Luckily, Henry was at his grandparents’ while we paced the perimeter of the Hess Express (there is nothing outside its perimeter, YOU CANNOT LEAVE THE HESS EXPRESS). Eventually another car was brought to us. Unfortunately it was the same exact make, which in case I didn’t mention it previously, and I see that I didn’t, is the Suzuki Swift, a terrifying tin-can of a car designed to make you feel as vulnerable as possible. It's like wrapping your body in aluminum foil, strapping a couple of Hot Wheels to your feet, placing yourself at the entrance of, say, I-95, and having a friend give you a helpful shove. Only more so. That is the Suzuki Swift Experience. I recommend it!

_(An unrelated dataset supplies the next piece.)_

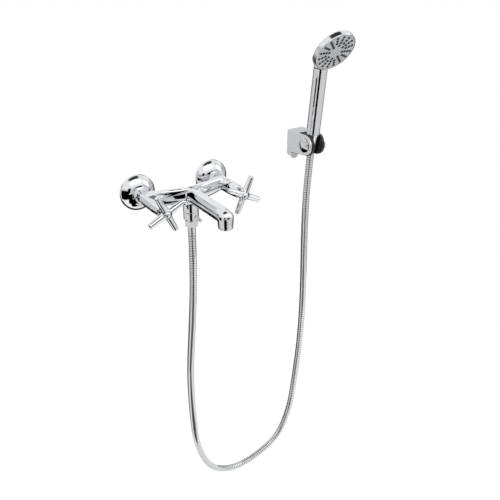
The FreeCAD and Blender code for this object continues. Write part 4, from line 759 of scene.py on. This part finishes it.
# Hose couplings
# A hexagon nut draws the hose's crimped ferrule up to the outlet on a rubber washer. At the hand
# shower's end a smooth cone nut does the same, and is shaped to drop into the holder.
HANDSET = (275, -54.5, 35)
LEAN_ANGLE = 5.38
LEAN = (math.radians(LEAN_ANGLE), 0, 0)
hose_nut = hexagon_nut("hose_hexagon", flats=22.4, low=-61.5, length=11.9, chamfer=1.6,
                       bore=[(7.35, -61.5), (7.35, -58.5), (10.6, -58.5), (10.6, -49.6)],
                       place=DIVERTER, tilt=(0, 0, 0))
ferrule = turn_on_lathe("hose_ferrule", [(4.5, -76), (6.7, -76), (7.15, -75.6), (7.15, -72.6),
                                         (6.75, -72.2), (6.75, -71.2), (7.15, -70.8),
                                         (7.15, -66.4), (6.85, -66), (6.85, -65.2),
                                         (7.15, -64.8), (7.15, -58.4), (9.8, -58.4),
                                         (9.8, -56.5), (4.5, -56.5), (4.5, -76)], DIVERTER)
cone = turn_on_lathe("hose_cone", [(7.3, -11), (7.6, -11), (8.0, -10.5), (9.86, 3.5),
                                   (11.9, 18.9), (11.75, 19.2), (11.8, 19.7), (12.05, 20),
                                   (12.2, 21.2), (11.9, 21.5), (10.45, 21.5), (10.45, 13.8),
                                   (9.9, 13.8), (9.9, 11.8), (7.3, 11.8), (7.3, -11)],
                     HANDSET, LEAN)
for piece, node, carrier in ((hose_nut, "hose_nut", "mixer"),
                             (ferrule, "hose_ferrule_mixer", "mixer"),
                             (cone, "hose_cone_nut", "handset")):
    coat(piece, chrome)
    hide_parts(node)
    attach(piece, carrier)

# Hand shower
# The grip and the head are chromed mouldings that plug together. A grey spray plate closes the
# head, and soft rubber pins come through it in sixteen short rows.
chromed_plastic = plated_metal("chromed_plastic", (0.81, 0.82, 0.84), 30, 0.02, 0.06)
grip = turn_on_lathe("grip", [(6.5, 15.5), (10.1, 15.5), (10.35, 15.8), (10.35, 21.8),
                              (12.4, 21.8), (12.85, 22.0), (13, 22.4), (13, 146.7), (12.7, 147),
                              (11.4, 147), (11.4, 26), (6.5, 26), (6.5, 15.5)], HANDSET, LEAN, 128)
coat(grip, chromed_plastic)
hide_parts("handset_grip")
FACE_ANGLE = 60
SHELL_RIM, SHELL_RISE, SHELL_RADIUS, SHELL_WALL = 10.5, 13.5, 40.2, 1.2
lean_turn = Matrix.Rotation(LEAN[0], 4, "X")
face_turn = Matrix.Rotation(math.radians(LEAN_ANGLE - FACE_ANGLE), 4, "X")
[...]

So we managed to make it home with this new Swift, only to have it die, yes, DIE (do you see a theme?) the next day.

All of this death was worth it, just for this: the day after our Suzuki Swift adventure, Scott was congratulating himself for his manly decisiveness in the face of adversity. We were walking down the street, and he was nattering on about how his quick wits saved our lives, and how apparently this was due to his extreme manliness; so caught up was he in this delusion that he began to demand that I pay homage to his masculinity, which I did, halfheartedly repeating, yes, Husband is manly, Husband is decisive, blar de blar—when he began slapping at his glasses and shrieking. I would call what he was doing "girlish shrieking," but it would be an insult to girls everywhere. Let’s just say that he was shouting "Oh jeez oh jeez!" and his voice might have been a few octaves higher than normal. Before I could ask him what was going on, he removed his glasses, looked down, and said, "Oh. It was a, um, ladybug." I laughed, of course, really hard, and there might have been some pointing of fingers on my part, and he got all defensive (again with the girlish rising of the voice) and said, "It landed right inside my glasses! It looked really big!"

----

*It didn't really do that. Please don't send me angry emails accusing me of lying. I embellish because I love.